= WHAT IS BEING ASKED =
Write out all of the data without omission, exactly as shown.

= MATERIAL PROVIDED =

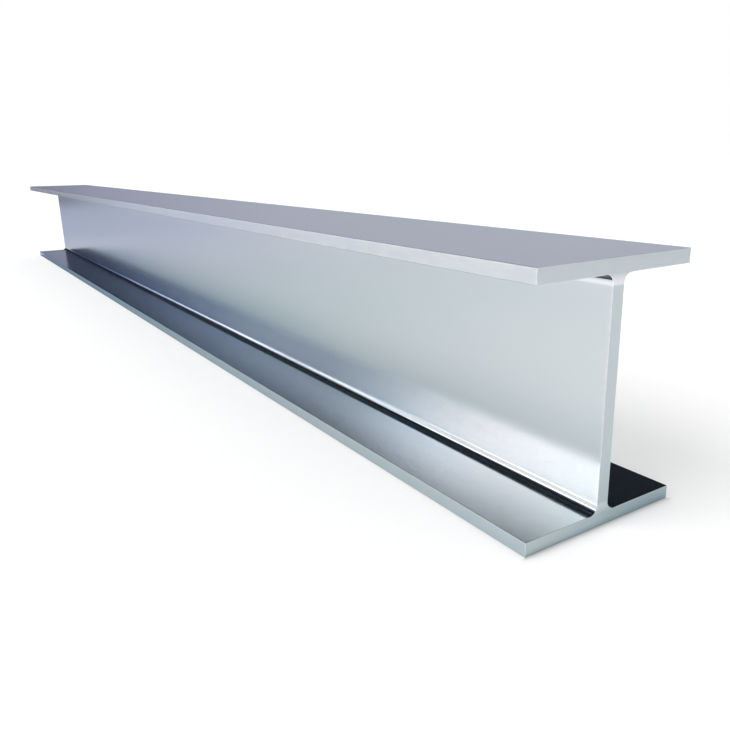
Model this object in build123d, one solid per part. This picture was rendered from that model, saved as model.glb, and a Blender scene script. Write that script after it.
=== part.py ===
from build123d import *
import os

# A rolled steel H-beam: two parallel flanges joined by a web, rolled as one piece and sawn square
# at both ends. All sizes are in millimetres.
# The origin lies on the floor under the middle of the beam. +X runs along the beam, +Y across its
# flanges and +Z up its web.

# The section
depth = 194.0
flange_width = 150.0
flange_thickness = 11.0
web_thickness = 11.0
root_radius = 7.0
toe_radius = 0.5

# The cut length, and the edge that deburring takes off each saw cut
length = 2000.0
deburred_edge = 0.4


def section_outline():
    """The H, centred on the middle of the web, with its root fillets and rounded flange toes."""
    # The web runs to the middle of each flange, so that it ends inside them.
    web = Rectangle(web_thickness, depth - flange_thickness)
    flange_middle = (depth - flange_thickness) / 2
    flanges = [
        Pos(0, side * flange_middle) * Rectangle(flange_width, flange_thickness)
        for side in (-1, 1)
    ]
    outline = web + flanges
    # Sorted across the section, the corners come as toes, roots, roots and toes.
    _, near_roots, far_roots, _ = outline.vertices().group_by(Axis.X)
    outline = fillet(near_roots + far_roots, root_radius)
    corners = outline.vertices().group_by(Axis.X)
    return fillet(corners[0] + corners[-1], toe_radius)


def rolled_beam():
    """The outline carried along the beam, with the edges of both saw cuts deburred."""
    sawn_end = Plane.YZ.offset(-length / 2)
    bar = extrude(sawn_end * Pos(0, depth / 2) * section_outline(), amount=length)
    sawn_ends = bar.faces().sort_by(Axis.X)
    return chamfer(sawn_ends[0].edges() + sawn_ends[-1].edges(), deburred_edge)


os.makedirs("parts", exist_ok=True)
h_beam = rolled_beam()
h_beam.label = "h_beam"
export_step(h_beam, "parts/h_beam.step")
print("h_beam", h_beam.bounding_box().size, "volume", round(h_beam.volume), "mm3")
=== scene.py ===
"""A rolled steel H-beam in a plain white studio.

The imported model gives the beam's place and outer size. The beam is made again here as one closed
skin with finely stepped fillets, so that its polished faces reflect without facets, and it is
dressed in two finishes: the rolled skin and the sawn ends.
"""

from __future__ import annotations

import logging
import math
from collections.abc import Sequence
from dataclasses import dataclass, field
from enum import Enum
from typing import Any

import bpy
import numpy as np
from mathutils import Matrix, Vector


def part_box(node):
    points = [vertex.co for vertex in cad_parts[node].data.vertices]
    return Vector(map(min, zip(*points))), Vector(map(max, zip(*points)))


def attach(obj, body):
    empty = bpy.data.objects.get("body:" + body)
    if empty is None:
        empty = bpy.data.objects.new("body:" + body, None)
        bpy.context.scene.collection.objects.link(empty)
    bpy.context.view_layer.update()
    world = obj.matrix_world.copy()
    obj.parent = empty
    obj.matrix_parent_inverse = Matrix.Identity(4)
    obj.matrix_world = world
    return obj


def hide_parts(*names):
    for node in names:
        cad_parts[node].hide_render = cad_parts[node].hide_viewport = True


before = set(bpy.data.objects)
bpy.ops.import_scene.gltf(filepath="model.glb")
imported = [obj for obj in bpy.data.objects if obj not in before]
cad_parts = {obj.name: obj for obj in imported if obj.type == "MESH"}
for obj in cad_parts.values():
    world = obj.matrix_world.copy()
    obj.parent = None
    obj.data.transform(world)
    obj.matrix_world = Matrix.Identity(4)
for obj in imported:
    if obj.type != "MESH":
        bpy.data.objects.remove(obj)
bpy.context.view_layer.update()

log = logging.getLogger("h_beam")

MM = 0.001

Colour = tuple[float, float, float]

WHITE: Colour = (1.0, 1.0, 1.0)
BLACK: Colour = (0.0, 0.0, 0.0)


# Shader values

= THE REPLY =
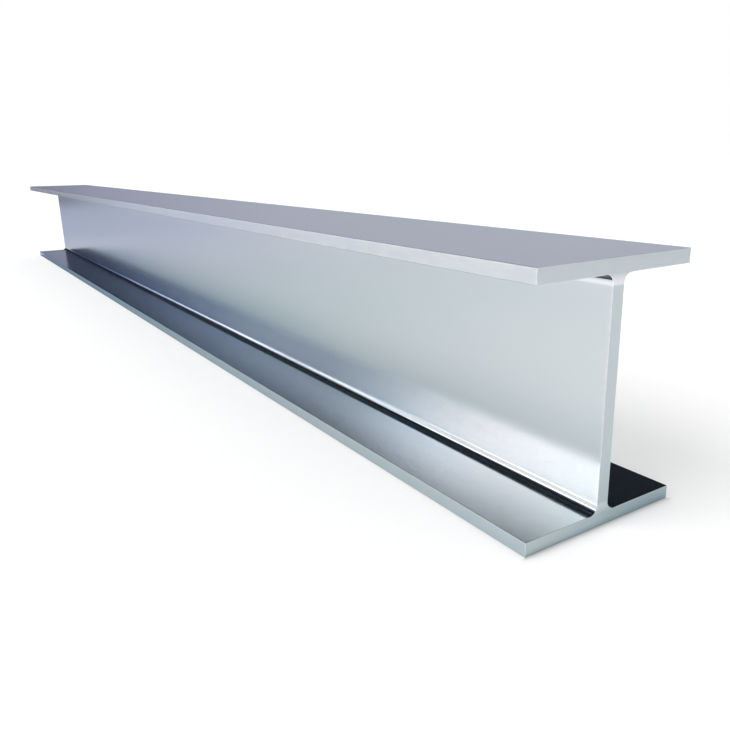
Model this object in build123d, one solid per part. This picture was rendered from that model, saved as model.glb, and a Blender scene script. Write that script after it.
=== part.py ===
from build123d import *
import os

# A rolled steel H-beam: two parallel flanges joined by a web, rolled as one piece and sawn square
# at both ends. All sizes are in millimetres.
# The origin lies on the floor under the middle of the beam. +X runs along the beam, +Y across its
# flanges and +Z up its web.

# The section
depth = 194.0
flange_width = 150.0
flange_thickness = 11.0
web_thickness = 11.0
root_radius = 7.0
toe_radius = 0.5

# The cut length, and the edge that deburring takes off each saw cut
length = 2000.0
deburred_edge = 0.4


def section_outline():
    """The H, centred on the middle of the web, with its root fillets and rounded flange toes."""
    # The web runs to the middle of each flange, so that it ends inside them.
    web = Rectangle(web_thickness, depth - flange_thickness)
    flange_middle = (depth - flange_thickness) / 2
    flanges = [
        Pos(0, side * flange_middle) * Rectangle(flange_width, flange_thickness)
        for side in (-1, 1)
    ]
    outline = web + flanges
    # Sorted across the section, the corners come as toes, roots, roots and toes.
    _, near_roots, far_roots, _ = outline.vertices().group_by(Axis.X)
    outline = fillet(near_roots + far_roots, root_radius)
    corners = outline.vertices().group_by(Axis.X)
    return fillet(corners[0] + corners[-1], toe_radius)


def rolled_beam():
    """The outline carried along the beam, with the edges of both saw cuts deburred."""
    sawn_end = Plane.YZ.offset(-length / 2)
    bar = extrude(sawn_end * Pos(0, depth / 2) * section_outline(), amount=length)
    sawn_ends = bar.faces().sort_by(Axis.X)
    return chamfer(sawn_ends[0].edges() + sawn_ends[-1].edges(), deburred_edge)


os.makedirs("parts", exist_ok=True)
h_beam = rolled_beam()
h_beam.label = "h_beam"
export_step(h_beam, "parts/h_beam.step")
print("h_beam", h_beam.bounding_box().size, "volume", round(h_beam.volume), "mm3")
=== scene.py ===
"""A rolled steel H-beam in a plain white studio.

The imported model gives the beam's place and outer size. The beam is made again here as one closed
skin with finely stepped fillets, so that its polished faces reflect without facets, and it is
dressed in two finishes: the rolled skin and the sawn ends.
"""

from __future__ import annotations

import logging
import math
from collections.abc import Sequence
from dataclasses import dataclass, field
from enum import Enum
from typing import Any

import bpy
import numpy as np
from mathutils import Matrix, Vector


def part_box(node):
    points = [vertex.co for vertex in cad_parts[node].data.vertices]
    return Vector(map(min, zip(*points))), Vector(map(max, zip(*points)))


def attach(obj, body):
    empty = bpy.data.objects.get("body:" + body)
    if empty is None:
        empty = bpy.data.objects.new("body:" + body, None)
        bpy.context.scene.collection.objects.link(empty)
    bpy.context.view_layer.update()
    world = obj.matrix_world.copy()
    obj.parent = empty
    obj.matrix_parent_inverse = Matrix.Identity(4)
    obj.matrix_world = world
    return obj


def hide_parts(*names):
    for node in names:
        cad_parts[node].hide_render = cad_parts[node].hide_viewport = True


before = set(bpy.data.objects)
bpy.ops.import_scene.gltf(filepath="model.glb")
imported = [obj for obj in bpy.data.objects if obj not in before]
cad_parts = {obj.name: obj for obj in imported if obj.type == "MESH"}
for obj in cad_parts.values():
    world = obj.matrix_world.copy()
    obj.parent = None
    obj.data.transform(world)
    obj.matrix_world = Matrix.Identity(4)
for obj in imported:
    if obj.type != "MESH":
        bpy.data.objects.remove(obj)
bpy.context.view_layer.update()

log = logging.getLogger("h_beam")

MM = 0.001

Colour = tuple[float, float, float]

WHITE: Colour = (1.0, 1.0, 1.0)
BLACK: Colour = (0.0, 0.0, 0.0)


# Shader values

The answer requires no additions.